[Start Records shown]

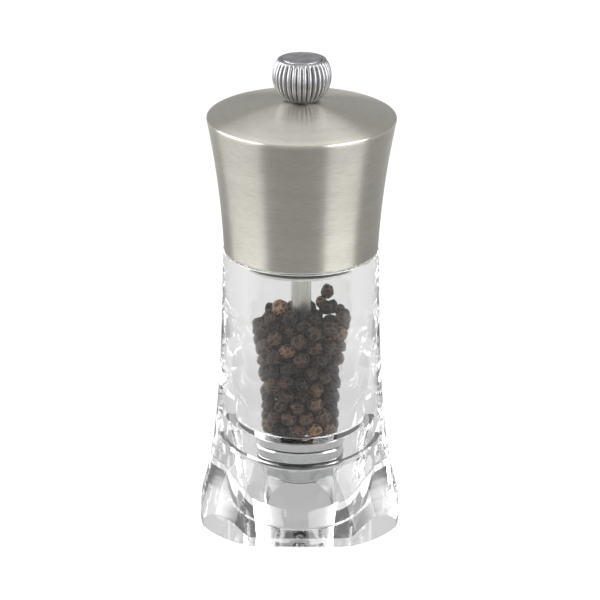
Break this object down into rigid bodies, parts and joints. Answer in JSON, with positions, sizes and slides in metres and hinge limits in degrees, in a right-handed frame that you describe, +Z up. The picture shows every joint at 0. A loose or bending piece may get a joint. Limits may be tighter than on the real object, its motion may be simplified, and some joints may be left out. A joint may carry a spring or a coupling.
{
  "type": "pepper mill",
  "caption": "Head-turn pepper mill with a clear flared body, domed brushed steel head, fluted adjusting knob, square shaft and a steel grinding mechanism under a load of peppercorns.",
  "frame": {"origin": "centre of the foot's underside, on the surface that the mill stands on", "axes": "+Z up along the shaft from the foot to the knob; +Y and +X square to the foot's flats"},
  "size_m": [0.0586, 0.0586, 0.14],
  "materials": {
    "clear_acrylic": "polished clear",
    "peppercorns": "wrinkled dry",
    "polished_steel": "polished",
    "shaft_steel": "drawn, polished",
    "hardened_steel": "satin",
    "brushed_steel": "brushed",
    "pale_nylon": "satin",
    "dark_rubber": "matt",
    "knob_aluminium": "satin cast",
    "brass_insert": "turned"
  },
  "bodies": {
    "mill_body": {"acrylic_body": "clear_acrylic", "peppercorn_fill": "peppercorns", "bearing_bridge": "polished_steel", "shaft_bush": "pale_nylon", "stator": "polished_steel", "spring": "hardened_steel", "retaining_ring": "hardened_steel", "bottom_bridge": "polished_steel", "bottom_bridge_screw_1": "hardened_steel", "bottom_bridge_screw_2": "hardened_steel"},
    "neck": {"neck_ring": "dark_rubber"},
    "head": {"head_shell": "brushed_steel", "head_core": "pale_nylon", "driver_plate": "polished_steel", "driver_plate_screw_1": "hardened_steel", "driver_plate_screw_2": "hardened_steel"},
    "knob": {"adjusting_knob": "knob_aluminium", "knob_insert": "brass_insert", "knob_cap": "knob_aluminium"},
    "seat_washer": {"spring_seat": "hardened_steel"},
    "spindle": {"drive_shaft": "shaft_steel", "rotor": "hardened_steel", "rotor_washer": "hardened_steel"}
  },
  "joints": [
    {"name": "head_lift", "type": "slide", "parent": "mill_body", "child": "neck", "axis": [0, 0, 1], "range_m": [0, 0.062]},
    {"name": "head_turn", "type": "hinge", "parent": "neck", "child": "head", "pos_m": [0, 0, 0.0827], "axis": [0, 0, 1], "continuous": true},
    {"name": "knob_turn", "type": "hinge", "parent": "head", "child": "knob", "pos_m": [0, 0, 0.128], "axis": [0, 0, 1], "range_deg": [-226, 226]},
    {"name": "grind_adjust", "type": "slide", "parent": "mill_body", "child": "seat_washer", "axis": [0, 0, 1], "range_m": [-0.0005, 0.0005], "deforming": ["spring"]},
    {"name": "spindle_turn", "type": "hinge", "parent": "seat_washer", "child": "spindle", "pos_m": [0, 0, 0.0132], "axis": [0, 0, 1], "continuous": true}
  ],
  "couplings": [
    {"joint": "knob_turn", "follows": "grind_adjust", "rad_per_m": -7854},
    {"joint": "spindle_turn", "follows": "head_turn", "ratio": 1}
  ]
}
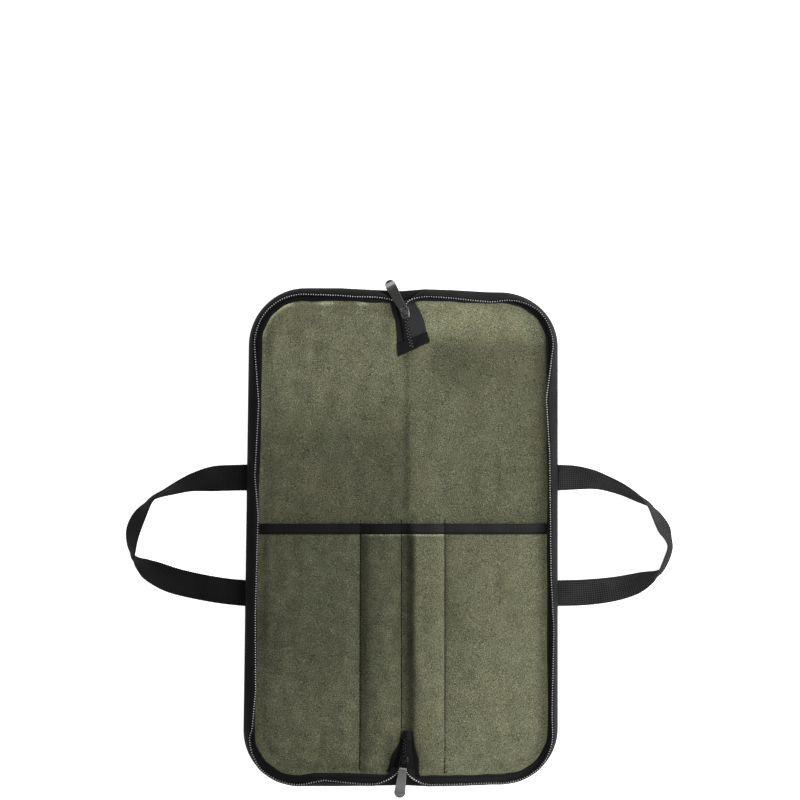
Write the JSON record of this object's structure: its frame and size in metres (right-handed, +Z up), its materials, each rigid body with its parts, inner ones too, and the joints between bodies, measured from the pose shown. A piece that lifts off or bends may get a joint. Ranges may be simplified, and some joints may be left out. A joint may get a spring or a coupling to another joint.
{
  "type": "chef knife roll",
  "caption": "Waxed canvas zip-up knife roll lying open, inside up, with knife pockets, a bound edge, two-way zip and webbing handles.",
  "frame": {"origin": "on the surface that the open roll lies on, under the middle of its spine", "axes": "+Z up out of the open roll's inside, +X across it to the right half, +Y along the spine to the end opposite the pockets"},
  "size_m": [0.5262, 0.4983, 0.0255],
  "materials": {
    "canvas": "olive waxed canvas, mottled, slightly creased",
    "lining": "olive waxed canvas, mottled, slightly creased",
    "binding": "near-black woven binding tape, slight sheen",
    "tape": "near-black woven zip tape",
    "coil": "grey nylon zip coil",
    "webbing": "near-black 1 inch webbing, fine ribbed weave",
    "metal": "dark gunmetal plating"
  },
  "bodies": {
    "roll": {"outer_shell": "canvas", "lining": "lining", "pocket_panel": "lining", "pocket_binding": "binding", "edge_binding": "binding", "zipper_tape_left": "tape", "zipper_tape_right": "tape", "zipper_coil_left": "coil", "zipper_coil_right": "coil", "zipper_tail_top": "tape", "zipper_tail_bottom": "tape", "zipper_end_tab_top": "binding", "zipper_end_tab_bottom": "binding", "slider_top": "metal", "slider_bottom": "metal", "handle_left": "webbing", "handle_right": "webbing"},
    "top_pull": {"pull_top": "metal"},
    "bottom_pull": {"pull_bottom": "metal"}
  },
  "joints": [
    {"name": "top_pull_swing", "type": "hinge", "parent": "roll", "child": "top_pull", "pos_m": [0.0029, 0.21627, 0.0125], "axis": [0.9063, 0.4226, 0], "range_deg": [0, 165]},
    {"name": "bottom_pull_swing", "type": "hinge", "parent": "roll", "child": "bottom_pull", "pos_m": [0.0018, -0.21506, 0.0125], "axis": [-0.9912, 0.1323, 0], "range_deg": [0, 165]}
  ]
}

[End Records shown]

_What you should do_. Write the data back out verbatim.

_Result of this task_.
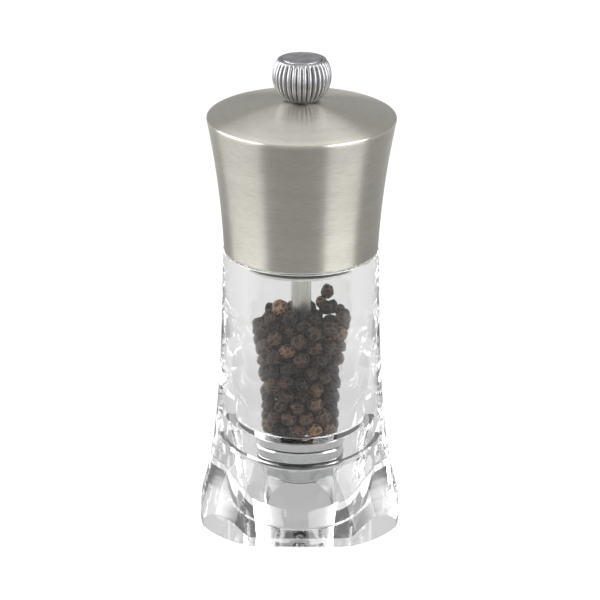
Break this object down into rigid bodies, parts and joints. Answer in JSON, with positions, sizes and slides in metres and hinge limits in degrees, in a right-handed frame that you describe, +Z up. The picture shows every joint at 0. A loose or bending piece may get a joint. Limits may be tighter than on the real object, its motion may be simplified, and some joints may be left out. A joint may carry a spring or a coupling.
{
  "type": "pepper mill",
  "caption": "Head-turn pepper mill with a clear flared body, domed brushed steel head, fluted adjusting knob, square shaft and a steel grinding mechanism under a load of peppercorns.",
  "frame": {"origin": "centre of the foot's underside, on the surface that the mill stands on", "axes": "+Z up along the shaft from the foot to the knob; +Y and +X square to the foot's flats"},
  "size_m": [0.0586, 0.0586, 0.14],
  "materials": {
    "clear_acrylic": "polished clear",
    "peppercorns": "wrinkled dry",
    "polished_steel": "polished",
    "shaft_steel": "drawn, polished",
    "hardened_steel": "satin",
    "brushed_steel": "brushed",
    "pale_nylon": "satin",
    "dark_rubber": "matt",
    "knob_aluminium": "satin cast",
    "brass_insert": "turned"
  },
  "bodies": {
    "mill_body": {"acrylic_body": "clear_acrylic", "peppercorn_fill": "peppercorns", "bearing_bridge": "polished_steel", "shaft_bush": "pale_nylon", "stator": "polished_steel", "spring": "hardened_steel", "retaining_ring": "hardened_steel", "bottom_bridge": "polished_steel", "bottom_bridge_screw_1": "hardened_steel", "bottom_bridge_screw_2": "hardened_steel"},
    "neck": {"neck_ring": "dark_rubber"},
    "head": {"head_shell": "brushed_steel", "head_core": "pale_nylon", "driver_plate": "polished_steel", "driver_plate_screw_1": "hardened_steel", "driver_plate_screw_2": "hardened_steel"},
    "knob": {"adjusting_knob": "knob_aluminium", "knob_insert": "brass_insert", "knob_cap": "knob_aluminium"},
    "seat_washer": {"spring_seat": "hardened_steel"},
    "spindle": {"drive_shaft": "shaft_steel", "rotor": "hardened_steel", "rotor_washer": "hardened_steel"}
  },
  "joints": [
    {"name": "head_lift", "type": "slide", "parent": "mill_body", "child": "neck", "axis": [0, 0, 1], "range_m": [0, 0.062]},
    {"name": "head_turn", "type": "hinge", "parent": "neck", "child": "head", "pos_m": [0, 0, 0.0827], "axis": [0, 0, 1], "continuous": true},
    {"name": "knob_turn", "type": "hinge", "parent": "head", "child": "knob", "pos_m": [0, 0, 0.128], "axis": [0, 0, 1], "range_deg": [-226, 226]},
    {"name": "grind_adjust", "type": "slide", "parent": "mill_body", "child": "seat_washer", "axis": [0, 0, 1], "range_m": [-0.0005, 0.0005], "deforming": ["spring"]},
    {"name": "spindle_turn", "type": "hinge", "parent": "seat_washer", "child": "spindle", "pos_m": [0, 0, 0.0132], "axis": [0, 0, 1], "continuous": true}
  ],
  "couplings": [
    {"joint": "knob_turn", "follows": "grind_adjust", "rad_per_m": -7854},
    {"joint": "spindle_turn", "follows": "head_turn", "ratio": 1}
  ]
}
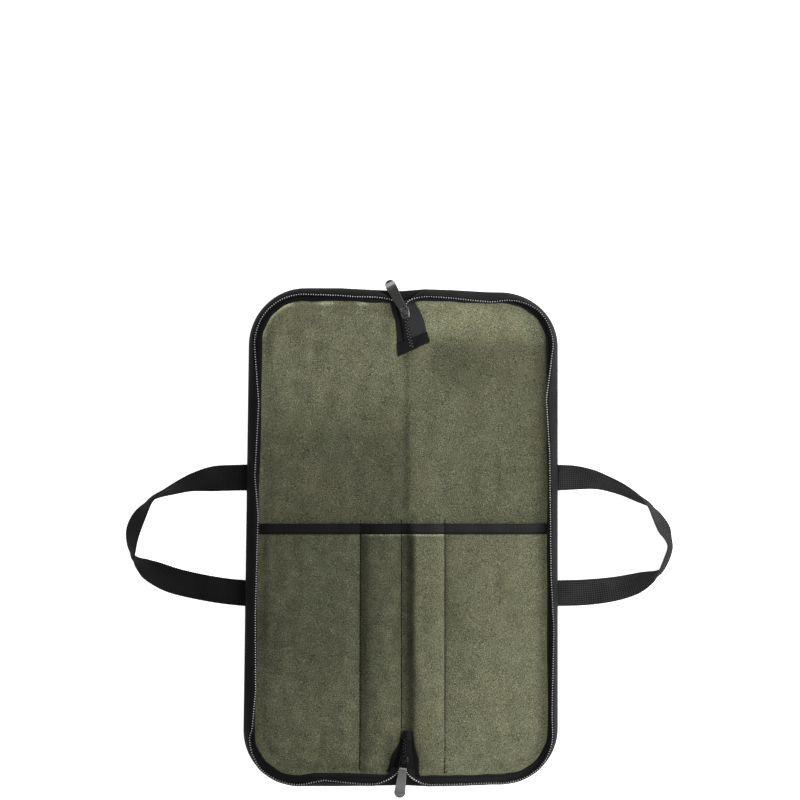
Write the JSON record of this object's structure: its frame and size in metres (right-handed, +Z up), its materials, each rigid body with its parts, inner ones too, and the joints between bodies, measured from the pose shown. A piece that lifts off or bends may get a joint. Ranges may be simplified, and some joints may be left out. A joint may get a spring or a coupling to another joint.
{
  "type": "chef knife roll",
  "caption": "Waxed canvas zip-up knife roll lying open, inside up, with knife pockets, a bound edge, two-way zip and webbing handles.",
  "frame": {"origin": "on the surface that the open roll lies on, under the middle of its spine", "axes": "+Z up out of the open roll's inside, +X across it to the right half, +Y along the spine to the end opposite the pockets"},
  "size_m": [0.5262, 0.4983, 0.0255],
  "materials": {
    "canvas": "olive waxed canvas, mottled, slightly creased",
    "lining": "olive waxed canvas, mottled, slightly creased",
    "binding": "near-black woven binding tape, slight sheen",
    "tape": "near-black woven zip tape",
    "coil": "grey nylon zip coil",
    "webbing": "near-black 1 inch webbing, fine ribbed weave",
    "metal": "dark gunmetal plating"
  },
  "bodies": {
    "roll": {"outer_shell": "canvas", "lining": "lining", "pocket_panel": "lining", "pocket_binding": "binding", "edge_binding": "binding", "zipper_tape_left": "tape", "zipper_tape_right": "tape", "zipper_coil_left": "coil", "zipper_coil_right": "coil", "zipper_tail_top": "tape", "zipper_tail_bottom": "tape", "zipper_end_tab_top": "binding", "zipper_end_tab_bottom": "binding", "slider_top": "metal", "slider_bottom": "metal", "handle_left": "webbing", "handle_right": "webbing"},
    "top_pull": {"pull_top": "metal"},
    "bottom_pull": {"pull_bottom": "metal"}
  },
  "joints": [
    {"name": "top_pull_swing", "type": "hinge", "parent": "roll", "child": "top_pull", "pos_m": [0.0029, 0.21627, 0.0125], "axis": [0.9063, 0.4226, 0], "range_deg": [0, 165]},
    {"name": "bottom_pull_swing", "type": "hinge", "parent": "roll", "child": "bottom_pull", "pos_m": [0.0018, -0.21506, 0.0125], "axis": [-0.9912, 0.1323, 0], "range_deg": [0, 165]}
  ]
}